Would Moscow not consider such people “traitors, terrorists and separatists?” And would not it send the Russian army to intervene?

And fifth, Blizhko says, he wishes Putin had been asked how he would respond to the following situation: “If the Chinese were to concentrate their forces along the border with Russia,” if some residents on the Russian side said they’d like to unite with China, and if “the Chinese were to say they wanted to make the Chinese language the second state language in these [Russian] areas because there are so many Chinese there?” In such a case, would Putin and the Russian government “not consider these regions separatists and traitors?”

The number of such questions which Putin would certainly have found inconvenient could be multiplied at will, Blizhko says, but they all point to an even more immediate one: “Why should [ethnic] Russians who are living in the east of Ukraine, who were born there, and who studied there not love their native Ukraine?”

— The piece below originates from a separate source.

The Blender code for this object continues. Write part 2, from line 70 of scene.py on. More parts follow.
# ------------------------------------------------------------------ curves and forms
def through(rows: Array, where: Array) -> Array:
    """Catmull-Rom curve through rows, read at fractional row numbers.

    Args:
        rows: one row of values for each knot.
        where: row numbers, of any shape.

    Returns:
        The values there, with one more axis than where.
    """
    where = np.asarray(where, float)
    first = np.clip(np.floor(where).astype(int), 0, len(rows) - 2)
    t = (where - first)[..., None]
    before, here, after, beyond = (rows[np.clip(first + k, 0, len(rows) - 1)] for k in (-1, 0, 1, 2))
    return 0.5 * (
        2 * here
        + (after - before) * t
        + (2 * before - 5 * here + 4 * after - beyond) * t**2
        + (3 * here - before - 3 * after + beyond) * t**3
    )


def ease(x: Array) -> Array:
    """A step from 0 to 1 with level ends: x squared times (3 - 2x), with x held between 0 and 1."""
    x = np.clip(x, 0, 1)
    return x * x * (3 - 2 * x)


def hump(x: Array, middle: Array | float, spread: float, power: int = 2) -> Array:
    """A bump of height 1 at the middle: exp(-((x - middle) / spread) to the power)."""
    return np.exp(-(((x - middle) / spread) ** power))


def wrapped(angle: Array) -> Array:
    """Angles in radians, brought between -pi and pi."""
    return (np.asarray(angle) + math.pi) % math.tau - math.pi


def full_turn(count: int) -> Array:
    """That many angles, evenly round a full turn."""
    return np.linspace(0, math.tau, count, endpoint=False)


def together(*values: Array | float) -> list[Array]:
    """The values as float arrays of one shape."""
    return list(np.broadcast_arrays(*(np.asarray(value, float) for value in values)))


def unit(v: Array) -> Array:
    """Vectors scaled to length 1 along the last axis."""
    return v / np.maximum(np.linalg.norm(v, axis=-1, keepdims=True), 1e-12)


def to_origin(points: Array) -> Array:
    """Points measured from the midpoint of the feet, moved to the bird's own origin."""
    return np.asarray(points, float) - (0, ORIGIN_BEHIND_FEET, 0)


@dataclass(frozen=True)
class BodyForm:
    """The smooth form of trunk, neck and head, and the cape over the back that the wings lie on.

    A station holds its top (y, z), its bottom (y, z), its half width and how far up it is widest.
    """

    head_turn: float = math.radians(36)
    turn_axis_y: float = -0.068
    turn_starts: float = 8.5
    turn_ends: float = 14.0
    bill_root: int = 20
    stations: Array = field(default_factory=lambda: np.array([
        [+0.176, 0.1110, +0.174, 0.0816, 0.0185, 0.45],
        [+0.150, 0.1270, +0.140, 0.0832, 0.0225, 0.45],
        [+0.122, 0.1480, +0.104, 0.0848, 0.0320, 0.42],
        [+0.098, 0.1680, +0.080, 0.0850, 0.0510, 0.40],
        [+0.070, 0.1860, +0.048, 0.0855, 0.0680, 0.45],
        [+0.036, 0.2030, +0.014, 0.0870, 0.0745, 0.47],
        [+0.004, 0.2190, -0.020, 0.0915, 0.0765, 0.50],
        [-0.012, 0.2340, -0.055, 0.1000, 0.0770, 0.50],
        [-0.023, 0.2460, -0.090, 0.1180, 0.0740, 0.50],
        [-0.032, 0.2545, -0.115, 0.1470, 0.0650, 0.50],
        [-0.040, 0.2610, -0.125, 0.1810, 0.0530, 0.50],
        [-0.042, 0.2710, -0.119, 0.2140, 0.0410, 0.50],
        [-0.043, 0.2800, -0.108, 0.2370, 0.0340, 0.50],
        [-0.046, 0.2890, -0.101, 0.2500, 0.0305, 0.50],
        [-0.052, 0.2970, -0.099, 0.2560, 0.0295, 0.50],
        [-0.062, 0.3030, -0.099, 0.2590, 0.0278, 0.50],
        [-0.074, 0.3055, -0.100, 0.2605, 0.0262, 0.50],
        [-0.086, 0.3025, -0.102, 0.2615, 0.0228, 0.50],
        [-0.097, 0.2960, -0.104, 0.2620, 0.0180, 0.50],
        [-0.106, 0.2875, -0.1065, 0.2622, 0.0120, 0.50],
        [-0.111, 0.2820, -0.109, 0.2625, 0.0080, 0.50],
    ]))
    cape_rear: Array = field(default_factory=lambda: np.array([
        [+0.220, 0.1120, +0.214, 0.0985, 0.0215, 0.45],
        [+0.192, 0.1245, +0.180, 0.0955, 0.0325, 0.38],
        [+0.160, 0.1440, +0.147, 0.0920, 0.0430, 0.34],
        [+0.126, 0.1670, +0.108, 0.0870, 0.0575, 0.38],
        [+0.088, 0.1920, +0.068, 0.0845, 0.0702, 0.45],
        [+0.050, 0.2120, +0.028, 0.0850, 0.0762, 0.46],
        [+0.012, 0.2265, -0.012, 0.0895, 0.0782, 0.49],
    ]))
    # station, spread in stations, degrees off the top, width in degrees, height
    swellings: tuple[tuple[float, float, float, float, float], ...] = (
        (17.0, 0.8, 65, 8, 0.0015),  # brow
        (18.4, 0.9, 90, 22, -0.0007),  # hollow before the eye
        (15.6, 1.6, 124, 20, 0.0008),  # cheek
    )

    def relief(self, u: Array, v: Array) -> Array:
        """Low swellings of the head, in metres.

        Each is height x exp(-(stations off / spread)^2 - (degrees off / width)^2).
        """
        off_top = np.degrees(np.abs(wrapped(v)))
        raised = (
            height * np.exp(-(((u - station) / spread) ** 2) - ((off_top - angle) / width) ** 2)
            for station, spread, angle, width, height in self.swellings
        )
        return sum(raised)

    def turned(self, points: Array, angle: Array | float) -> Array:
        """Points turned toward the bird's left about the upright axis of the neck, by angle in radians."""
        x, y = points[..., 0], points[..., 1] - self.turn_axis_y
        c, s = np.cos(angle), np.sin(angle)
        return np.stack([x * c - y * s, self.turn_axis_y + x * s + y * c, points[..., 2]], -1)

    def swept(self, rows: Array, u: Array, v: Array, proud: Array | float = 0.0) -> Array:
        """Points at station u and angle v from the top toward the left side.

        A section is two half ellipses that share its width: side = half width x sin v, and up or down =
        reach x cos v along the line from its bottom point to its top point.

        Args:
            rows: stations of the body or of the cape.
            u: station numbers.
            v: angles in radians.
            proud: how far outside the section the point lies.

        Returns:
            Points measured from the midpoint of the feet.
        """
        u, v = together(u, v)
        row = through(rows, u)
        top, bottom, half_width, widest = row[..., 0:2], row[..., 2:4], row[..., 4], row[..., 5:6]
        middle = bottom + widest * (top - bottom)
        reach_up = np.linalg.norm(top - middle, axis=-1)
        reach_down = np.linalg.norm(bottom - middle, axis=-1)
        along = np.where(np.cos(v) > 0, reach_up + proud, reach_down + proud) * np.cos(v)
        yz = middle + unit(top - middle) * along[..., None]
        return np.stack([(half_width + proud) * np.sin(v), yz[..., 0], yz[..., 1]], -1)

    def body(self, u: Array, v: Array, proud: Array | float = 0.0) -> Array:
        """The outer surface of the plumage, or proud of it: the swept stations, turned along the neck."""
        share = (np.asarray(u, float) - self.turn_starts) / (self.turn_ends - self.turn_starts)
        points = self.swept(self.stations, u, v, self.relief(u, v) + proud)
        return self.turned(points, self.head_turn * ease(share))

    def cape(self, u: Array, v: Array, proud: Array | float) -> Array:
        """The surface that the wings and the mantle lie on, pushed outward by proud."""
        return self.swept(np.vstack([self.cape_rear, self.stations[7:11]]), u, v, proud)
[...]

If things are as bad for such people as Moscow insists, why, Blizhko continues, haven’t they left yet or why aren’t they leaving now? Who is it that supposedly is prohibiting them from speaking Russian? “Why precisely now is there such a desire to go to Russia,” while before February 2014, there wasn’t?

“In sum,” Blizhko says, he has “many questions” to which he “can’t find an answer” and which Putin was not asked – but quite obviously should have been.